The only reason my opponent gives for thinking that the cause of the universe (which has not been established in the first place) was conscious is the watchmaker argument and the fine tuning argument. However, we tell whether something is designed by comparing it with things we know have been made by humans, and the universe does not look like anything that we know has been made by a human, so the inference cannot be justified.

In addition, my opponent has only argued for a conscious cause of the universe. He has made no attempt to argue that the cause was omniscient, omnipotent, or all good, which are the defining traits of God as stipulated in round 1. He is trying to win the debate by setting out a much less ambitious definition that I would not have agreed to, since it has much less religious or practical significance than the default definition.


My opponent says I have not met my burden of proof by not providing evidence for an OOO (omniscient, omnipotent, omnibenevolent) deity. This is was never my position in the first place due it's mutually contradictory nature making its very existence impossible. It would be like trying to argue for 4 sided triangles, married bachelors, and circular squares. Honestly, that would be an interesting debate, trying to defend the undefendable. That is why I didn't accept this definition since my opponent might as well win by default.

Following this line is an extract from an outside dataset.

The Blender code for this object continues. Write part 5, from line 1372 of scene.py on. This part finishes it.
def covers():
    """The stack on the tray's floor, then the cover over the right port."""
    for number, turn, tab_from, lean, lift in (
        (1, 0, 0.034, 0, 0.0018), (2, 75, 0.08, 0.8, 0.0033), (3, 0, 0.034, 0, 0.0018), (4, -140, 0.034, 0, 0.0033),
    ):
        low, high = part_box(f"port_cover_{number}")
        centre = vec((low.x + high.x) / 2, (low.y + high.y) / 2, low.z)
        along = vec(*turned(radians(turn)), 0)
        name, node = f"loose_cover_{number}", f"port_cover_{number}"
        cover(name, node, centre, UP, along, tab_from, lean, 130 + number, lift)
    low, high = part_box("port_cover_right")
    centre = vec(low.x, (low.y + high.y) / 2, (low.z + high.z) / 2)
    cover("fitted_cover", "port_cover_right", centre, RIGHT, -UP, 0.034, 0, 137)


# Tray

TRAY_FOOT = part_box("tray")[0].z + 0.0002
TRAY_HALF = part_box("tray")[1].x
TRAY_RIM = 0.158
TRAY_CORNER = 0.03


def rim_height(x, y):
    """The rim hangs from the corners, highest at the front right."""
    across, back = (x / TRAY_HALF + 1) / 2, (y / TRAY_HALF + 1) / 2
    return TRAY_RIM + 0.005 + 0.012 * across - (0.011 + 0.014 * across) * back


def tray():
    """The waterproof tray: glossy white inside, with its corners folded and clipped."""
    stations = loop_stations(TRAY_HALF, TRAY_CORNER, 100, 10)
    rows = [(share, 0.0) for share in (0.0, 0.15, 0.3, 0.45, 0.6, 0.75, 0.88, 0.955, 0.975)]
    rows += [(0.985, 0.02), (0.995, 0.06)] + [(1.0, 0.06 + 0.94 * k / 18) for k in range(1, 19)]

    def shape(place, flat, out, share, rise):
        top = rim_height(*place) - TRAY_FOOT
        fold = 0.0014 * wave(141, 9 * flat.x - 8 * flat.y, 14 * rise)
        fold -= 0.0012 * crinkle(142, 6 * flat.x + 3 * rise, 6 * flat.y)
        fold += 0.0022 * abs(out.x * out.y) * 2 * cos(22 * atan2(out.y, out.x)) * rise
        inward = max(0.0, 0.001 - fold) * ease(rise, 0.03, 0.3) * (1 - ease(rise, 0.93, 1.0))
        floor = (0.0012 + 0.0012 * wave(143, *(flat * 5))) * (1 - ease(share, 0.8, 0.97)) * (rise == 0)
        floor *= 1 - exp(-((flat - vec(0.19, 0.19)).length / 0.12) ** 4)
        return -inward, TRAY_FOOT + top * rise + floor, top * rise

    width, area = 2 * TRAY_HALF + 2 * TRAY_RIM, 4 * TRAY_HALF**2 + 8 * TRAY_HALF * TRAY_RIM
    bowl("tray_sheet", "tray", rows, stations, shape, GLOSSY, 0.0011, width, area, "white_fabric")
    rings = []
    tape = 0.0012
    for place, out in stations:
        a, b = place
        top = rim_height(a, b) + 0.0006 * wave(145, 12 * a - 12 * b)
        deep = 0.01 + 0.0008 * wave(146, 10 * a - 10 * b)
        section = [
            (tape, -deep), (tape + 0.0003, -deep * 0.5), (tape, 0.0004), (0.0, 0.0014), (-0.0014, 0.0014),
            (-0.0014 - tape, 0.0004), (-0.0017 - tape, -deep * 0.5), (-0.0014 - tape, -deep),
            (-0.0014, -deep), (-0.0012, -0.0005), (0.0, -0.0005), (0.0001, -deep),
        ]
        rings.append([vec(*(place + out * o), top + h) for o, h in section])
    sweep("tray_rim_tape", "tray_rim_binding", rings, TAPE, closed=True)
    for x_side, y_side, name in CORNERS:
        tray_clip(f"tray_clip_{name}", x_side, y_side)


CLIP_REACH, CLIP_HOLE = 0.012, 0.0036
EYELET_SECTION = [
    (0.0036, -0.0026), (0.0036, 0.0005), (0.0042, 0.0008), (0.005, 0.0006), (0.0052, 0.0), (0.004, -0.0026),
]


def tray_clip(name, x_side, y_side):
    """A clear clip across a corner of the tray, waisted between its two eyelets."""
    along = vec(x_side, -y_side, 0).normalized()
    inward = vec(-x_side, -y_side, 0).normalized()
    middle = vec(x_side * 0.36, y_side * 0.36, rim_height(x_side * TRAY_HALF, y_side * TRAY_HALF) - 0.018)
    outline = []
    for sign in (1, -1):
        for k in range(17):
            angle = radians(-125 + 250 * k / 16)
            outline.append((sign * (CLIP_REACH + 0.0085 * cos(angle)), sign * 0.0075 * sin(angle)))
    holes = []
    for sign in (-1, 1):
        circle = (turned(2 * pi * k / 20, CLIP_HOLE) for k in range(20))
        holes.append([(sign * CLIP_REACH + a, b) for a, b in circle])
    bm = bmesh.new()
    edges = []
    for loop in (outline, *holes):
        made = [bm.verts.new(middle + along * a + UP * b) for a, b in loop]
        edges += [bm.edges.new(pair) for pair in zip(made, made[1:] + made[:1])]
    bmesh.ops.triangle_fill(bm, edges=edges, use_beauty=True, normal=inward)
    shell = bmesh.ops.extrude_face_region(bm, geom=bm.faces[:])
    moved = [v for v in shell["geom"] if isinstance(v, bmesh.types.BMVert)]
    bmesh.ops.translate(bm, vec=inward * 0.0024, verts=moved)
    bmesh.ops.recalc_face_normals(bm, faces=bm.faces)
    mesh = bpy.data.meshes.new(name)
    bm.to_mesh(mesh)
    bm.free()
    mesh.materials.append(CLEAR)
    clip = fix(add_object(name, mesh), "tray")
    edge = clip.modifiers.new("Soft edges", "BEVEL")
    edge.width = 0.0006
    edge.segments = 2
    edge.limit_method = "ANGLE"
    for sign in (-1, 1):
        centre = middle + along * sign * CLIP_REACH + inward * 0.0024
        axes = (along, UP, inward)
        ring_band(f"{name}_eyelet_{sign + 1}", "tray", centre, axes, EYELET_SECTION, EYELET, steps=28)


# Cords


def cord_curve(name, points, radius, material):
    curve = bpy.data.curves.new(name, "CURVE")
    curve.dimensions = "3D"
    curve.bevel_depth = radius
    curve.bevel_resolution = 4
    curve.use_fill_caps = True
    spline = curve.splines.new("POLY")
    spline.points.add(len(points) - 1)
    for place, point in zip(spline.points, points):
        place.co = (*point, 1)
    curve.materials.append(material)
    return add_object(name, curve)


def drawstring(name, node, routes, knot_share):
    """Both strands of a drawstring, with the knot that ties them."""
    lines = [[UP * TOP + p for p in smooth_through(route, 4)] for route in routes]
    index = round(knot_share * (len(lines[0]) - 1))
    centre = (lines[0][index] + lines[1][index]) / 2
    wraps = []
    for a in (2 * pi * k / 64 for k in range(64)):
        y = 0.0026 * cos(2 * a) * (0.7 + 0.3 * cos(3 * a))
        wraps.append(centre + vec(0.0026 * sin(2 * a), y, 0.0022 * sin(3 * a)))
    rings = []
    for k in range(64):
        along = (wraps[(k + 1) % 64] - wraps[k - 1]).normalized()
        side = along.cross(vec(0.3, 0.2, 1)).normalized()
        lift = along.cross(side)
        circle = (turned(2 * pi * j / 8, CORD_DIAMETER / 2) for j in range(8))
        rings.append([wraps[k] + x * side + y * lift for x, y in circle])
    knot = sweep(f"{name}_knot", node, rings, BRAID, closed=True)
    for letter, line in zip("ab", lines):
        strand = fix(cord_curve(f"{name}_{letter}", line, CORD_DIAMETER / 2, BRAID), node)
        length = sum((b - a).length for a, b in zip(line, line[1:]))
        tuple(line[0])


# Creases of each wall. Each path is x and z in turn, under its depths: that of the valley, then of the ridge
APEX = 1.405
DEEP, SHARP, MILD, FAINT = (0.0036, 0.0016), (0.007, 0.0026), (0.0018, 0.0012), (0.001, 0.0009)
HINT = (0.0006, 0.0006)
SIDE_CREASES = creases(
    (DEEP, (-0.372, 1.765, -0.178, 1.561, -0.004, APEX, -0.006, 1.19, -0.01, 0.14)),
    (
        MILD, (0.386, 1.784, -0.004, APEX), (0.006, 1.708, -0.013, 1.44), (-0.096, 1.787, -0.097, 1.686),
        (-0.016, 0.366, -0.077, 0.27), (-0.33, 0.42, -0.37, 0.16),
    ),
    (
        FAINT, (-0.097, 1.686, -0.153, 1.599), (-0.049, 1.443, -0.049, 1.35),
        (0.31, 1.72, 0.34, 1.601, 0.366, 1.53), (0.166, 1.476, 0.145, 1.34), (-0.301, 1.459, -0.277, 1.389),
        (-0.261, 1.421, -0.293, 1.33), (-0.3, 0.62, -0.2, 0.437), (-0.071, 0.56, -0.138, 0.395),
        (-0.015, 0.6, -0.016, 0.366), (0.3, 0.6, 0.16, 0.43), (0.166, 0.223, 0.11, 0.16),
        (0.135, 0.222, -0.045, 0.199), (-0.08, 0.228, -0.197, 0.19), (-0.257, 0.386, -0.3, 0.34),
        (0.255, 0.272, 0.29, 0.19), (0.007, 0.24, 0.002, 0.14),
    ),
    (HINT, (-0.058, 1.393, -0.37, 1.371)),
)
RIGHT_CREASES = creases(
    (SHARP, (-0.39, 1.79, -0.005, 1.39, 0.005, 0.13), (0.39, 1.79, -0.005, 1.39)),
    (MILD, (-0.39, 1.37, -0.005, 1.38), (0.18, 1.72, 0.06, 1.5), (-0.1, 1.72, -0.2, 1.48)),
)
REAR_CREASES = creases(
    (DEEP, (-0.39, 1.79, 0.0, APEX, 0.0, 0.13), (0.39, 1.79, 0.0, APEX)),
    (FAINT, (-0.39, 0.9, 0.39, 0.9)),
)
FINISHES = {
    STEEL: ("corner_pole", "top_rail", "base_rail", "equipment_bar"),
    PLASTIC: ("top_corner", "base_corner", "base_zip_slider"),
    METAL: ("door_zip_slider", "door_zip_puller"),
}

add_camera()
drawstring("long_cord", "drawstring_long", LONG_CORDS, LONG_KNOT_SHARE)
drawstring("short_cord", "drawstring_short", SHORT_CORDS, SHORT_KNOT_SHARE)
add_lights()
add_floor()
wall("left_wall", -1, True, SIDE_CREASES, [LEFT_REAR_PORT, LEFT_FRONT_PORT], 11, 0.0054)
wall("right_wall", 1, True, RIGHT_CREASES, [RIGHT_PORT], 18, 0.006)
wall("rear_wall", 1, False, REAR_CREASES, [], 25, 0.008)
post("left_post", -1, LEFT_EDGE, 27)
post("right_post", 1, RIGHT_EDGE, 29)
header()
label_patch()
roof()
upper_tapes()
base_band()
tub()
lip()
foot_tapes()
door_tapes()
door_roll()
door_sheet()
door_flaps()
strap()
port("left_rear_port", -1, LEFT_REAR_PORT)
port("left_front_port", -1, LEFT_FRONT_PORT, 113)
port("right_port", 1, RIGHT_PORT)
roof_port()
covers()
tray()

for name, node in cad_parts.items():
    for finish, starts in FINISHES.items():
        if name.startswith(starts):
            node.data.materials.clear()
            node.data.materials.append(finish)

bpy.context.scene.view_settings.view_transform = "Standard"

However, if a deity did exist, no matter if it was OOO, it would still have major practical and religious significance. Whoever found this out with relative certainty would win a Nobel Prize. But we aren't dealing with certainty, we are dealing with probability. What is the more likely to be truth, atheism or theism? I am arguing for theism of course. For my opponent to win, he must argue against not only an OOO God, he must argue against the God of classical theism, Spinoza's god, a deistic God, polytheism, etc. The God of Christianity isn't the only potential God available. My opponent personally identifies as an Atheist. Upon most traditional definitions, this must mean that he believes that it is more reasonable to not believe in any gods than to in fact believe. He can't merely disbelieve in the God of Christianity, he must disbelieve in the existence of all the other thousands of Gods. Unless my opponent is an agnostic atheist (aka weak atheism) or believes in the null hypothesis, he must prove that all other Gods do not exist. If he only disbelieves in the God of Christianity he is then a non-Christian, not an atheist. This would be a false dichotomy since Christianity and Atheism aren't the only options. He can't merely prove that gods would be quite unpleasant, he must prove that they don't exist.

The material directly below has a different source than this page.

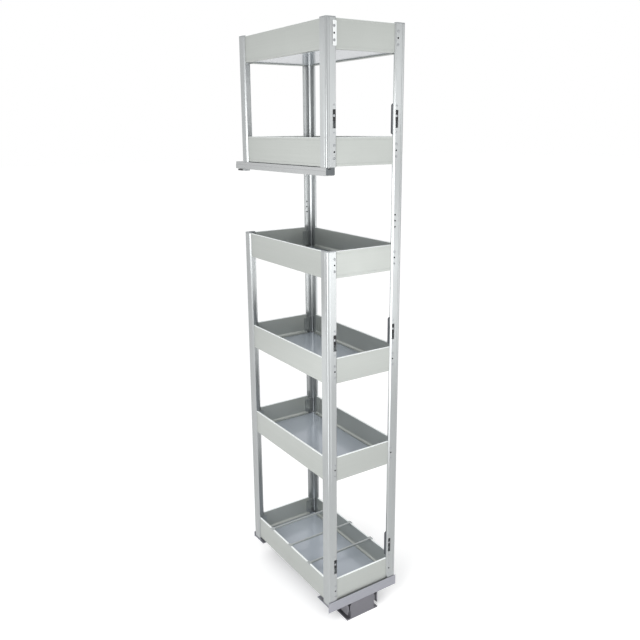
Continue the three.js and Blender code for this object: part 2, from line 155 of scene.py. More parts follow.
def only(piece):
    """Selects one piece and nothing else, so that an operator acts on it alone."""
    bpy.ops.object.select_all(action="DESELECT")
    piece.select_set(True)
    bpy.context.view_layer.objects.active = piece


def apply(piece, modifier):
    """Makes a modifier part of the mesh."""
    only(piece)
    bpy.ops.object.modifier_apply(modifier=modifier.name)


def drawn_bar(name, outline, pull):
    """Draws an outline point by point, fills it, and pulls it out into a bar."""
    bpy.ops.object.select_all(action="DESELECT")
    bpy.ops.mesh.primitive_plane_add(size=MM)
    bar = bpy.context.object
    bar.name = name
    bar.data.name = name
    bpy.ops.object.mode_set(mode="EDIT")
    bpy.ops.mesh.merge(type="CENTER")
    bpy.ops.transform.translate(value=outline[0])
    for here, there in zip(outline, outline[1:]):
        bpy.ops.mesh.extrude_vertices_move(TRANSFORM_OT_translate={"value": there - here})
    bpy.ops.mesh.select_all(action="SELECT")
    bpy.ops.mesh.edge_face_add()
    bpy.ops.mesh.extrude_region_move(TRANSFORM_OT_translate={"value": pull})
    bpy.ops.mesh.select_all(action="SELECT")
    bpy.ops.mesh.normals_make_consistent(inside=False)
    bpy.ops.object.mode_set(mode="OBJECT")
    return bar


def drilled(piece, places, radius, direction, depth):
    """Drills round holes through a piece, all in one direction, with its middle at each place."""
    turned = direction.to_track_quat("Z", "Y").to_euler()
    bpy.ops.object.select_all(action="DESELECT")
    drills = []
    for place in places:
        bpy.ops.mesh.primitive_cylinder_add(vertices=ROUND_SIDES, radius=radius, depth=depth,
                                            location=place, rotation=turned)
        drills.append(bpy.context.object)
    cut_away(piece, drills)


def cut_away(piece, cutters):
    """Takes the shapes of the cutters out of a piece, and clears the cutters away."""
    bpy.ops.object.select_all(action="DESELECT")
    for cutter in cutters:
        cutter.select_set(True)
    bpy.context.view_layer.objects.active = cutters[0]
    if len(cutters) > 1:
        bpy.ops.object.join()
    cut = piece.modifiers.new("cut", "BOOLEAN")
    cut.operation = "DIFFERENCE"
    cut.object = cutters[0]
    apply(piece, cut)
    bpy.data.objects.remove(cutters[0])


def softened(piece, width, segments=2):
    """Rounds every edge a little, as on the real piece, and smooths the shading over them. The
    broad faces keep their own normals, so that they still look flat."""
    edges = piece.modifiers.new("edges", "BEVEL")
    edges.width = width
    edges.segments = segments
    edges.limit_method = "ANGLE"
    edges.angle_limit = math.radians(EDGE_FROM)
    apply(piece, edges)
    bpy.ops.object.shade_smooth_by_angle(angle=math.radians(SMOOTH_UP_TO))
    normals = piece.modifiers.new("normals", "WEIGHTED_NORMAL")
    normals.keep_sharp = True
    apply(piece, normals)


def both_sides(right_half):
    """Completes an outline of the right half with its mirror image on the left."""
    return right_half + [(-x, z) for x, z in reversed(right_half)]


def block(name, low, high):
    """A cube primitive brought to the size and place between two corners."""
    bpy.ops.object.select_all(action="DESELECT")
    bpy.ops.mesh.primitive_cube_add(size=1, location=(Vector(low) + Vector(high)) / 2)
    piece = bpy.context.object
    piece.name = name
    piece.data.name = name
    bpy.ops.transform.resize(value=Vector(high) - Vector(low))
    bpy.ops.object.transform_apply(location=True, rotation=True, scale=True)
    return piece


runner_zinc = zinc_plate("zinc_plated_runner", ZINC_GREY, ZINC_GREY_DULL)
rail_low, rail_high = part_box("cabinet_rail")
rail_inside = RAIL_BOX_HALF - RAIL_WALL
hat = both_sides([
    (rail_inside, rail_high.z - RAIL_WALL),
    (rail_inside, 0),
    (rail_high.x, 0),
    (rail_high.x, FLANGE_THICKNESS),
    (RAIL_BOX_HALF, FLANGE_THICKNESS),
    (RAIL_BOX_HALF, TRACK_LOW),
    (RAIL_BOX_HALF + TRACK_OUT, TRACK_LOW),
    (RAIL_BOX_HALF + TRACK_OUT, TRACK_HIGH),
    (RAIL_BOX_HALF, TRACK_HIGH),
    (RAIL_BOX_HALF, rail_high.z),
])
rail_run = Vector((0, rail_high.y - rail_low.y, 0))
cabinet_rail = drawn_bar("floor_rail", [Vector((x, rail_low.y, z)) for x, z in hat], rail_run)
screw_line = (RAIL_BOX_HALF + rail_high.x) / 2
rail_middle = (rail_low.y + rail_high.y) / 2
drilled(cabinet_rail,
        [(side * screw_line, rail_middle + step * FLOOR_SCREW_STEP, FLANGE_THICKNESS / 2)
         for side in (-1, 1) for step in (-1, 0, 1)],
        FLOOR_SCREW_HOLE / 2, Vector((0, 0, 1)), DRILL_LENGTHS * FLANGE_THICKNESS)
softened(cabinet_rail, STEEL_EDGE)
front_plate = block("floor_rail_front_plate", (-rail_inside, rail_low.y, FRONT_PLATE_OFF_FLOOR),
                    (rail_inside, rail_low.y + RAIL_WALL, rail_high.z - RAIL_WALL))
softened(front_plate, STEEL_EDGE)
for piece in (cabinet_rail, front_plate):
    piece.data.materials.append(runner_zinc)
    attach(piece, "cabinet_rail")
    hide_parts("cabinet_rail")


# ---- Middle members ---------------------------------------------------------------------
# Two rolled steel bars of I-section run between the cabinet rail and the carriage, and move
# half as far as the larder. They are plated like the rail and have slightly rounded flanges.
MIDDLE_WEB = 3 * MM
MIDDLE_FLANGE = 3 * MM

for side_name, side in (("left", -1), ("right", 1)):
    node = f"runner_middle_{side_name}"
    low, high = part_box(node)
    middle = (low.x + high.x) / 2
    web = MIDDLE_WEB / 2
    i_section = [
        (low.x, low.z), (high.x, low.z), (high.x, low.z + MIDDLE_FLANGE),
        (middle + web, low.z + MIDDLE_FLANGE), (middle + web, high.z - MIDDLE_FLANGE),
        (high.x, high.z - MIDDLE_FLANGE), (high.x, high.z), (low.x, high.z),
        (low.x, high.z - MIDDLE_FLANGE), (middle - web, high.z - MIDDLE_FLANGE),
        (middle - web, low.z + MIDDLE_FLANGE), (low.x, low.z + MIDDLE_FLANGE),
    ]
    bar = drawn_bar(f"middle_member_{side_name}", [Vector((x, low.y, z)) for x, z in i_section],
                    Vector((0, high.y - low.y, 0)))
    softened(bar, STEEL_EDGE)
    bar.data.materials.append(runner_zinc)
    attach(bar, node)
    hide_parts(node)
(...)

His position may possibly suffer from being an argument from ignorance, saying that Atheism is true since there is no proof Theism is true. If he does in fact say, there are no Gods, then the burden of proof is on him to prove this. His position may also suffer from the Black Swan Fallacy, saying that there are not any Gods since we have never seen any. But as one could possibly have never seen a black swan, one could very well could possibly never seen a God. My opponent will more likely than not come up with a reductio ad absurdum, such as comparing God to unicorns or celestial teapots. First off, saying that God is about as likely as Santa Clause is never a good way to convince someone, though some atheists have said there is more evidence for Santa Clause. Second off, a reductio ad absurdum only holds if the law of excluded middle holds, which it doesn't under a dichotomy of Atheism and Christianity.

My opponent also doesn't counter any of the proposed solutions to his possible objections. Until he does, they are still standing.

He also proposed that we understand that something is designed due to comparing it things made by humans. This isn't necessarily true, for example, take beaver dams and bee hives. We knew they were, for a lack of a better term designed by animals well before we ever made man made dams or artificial beehives. We also know that we can create artificial universes on the computer using some fancy science and programming. This also completely ignores the premises the Fine Tuning Argument. To go back to the Royal Flush example, what is more likely? For 5 royal flushes to appear completely randomly, or that someone is cheating. It is, in fact, true, that it may have come about by chance, but one must ask what are the chances of that?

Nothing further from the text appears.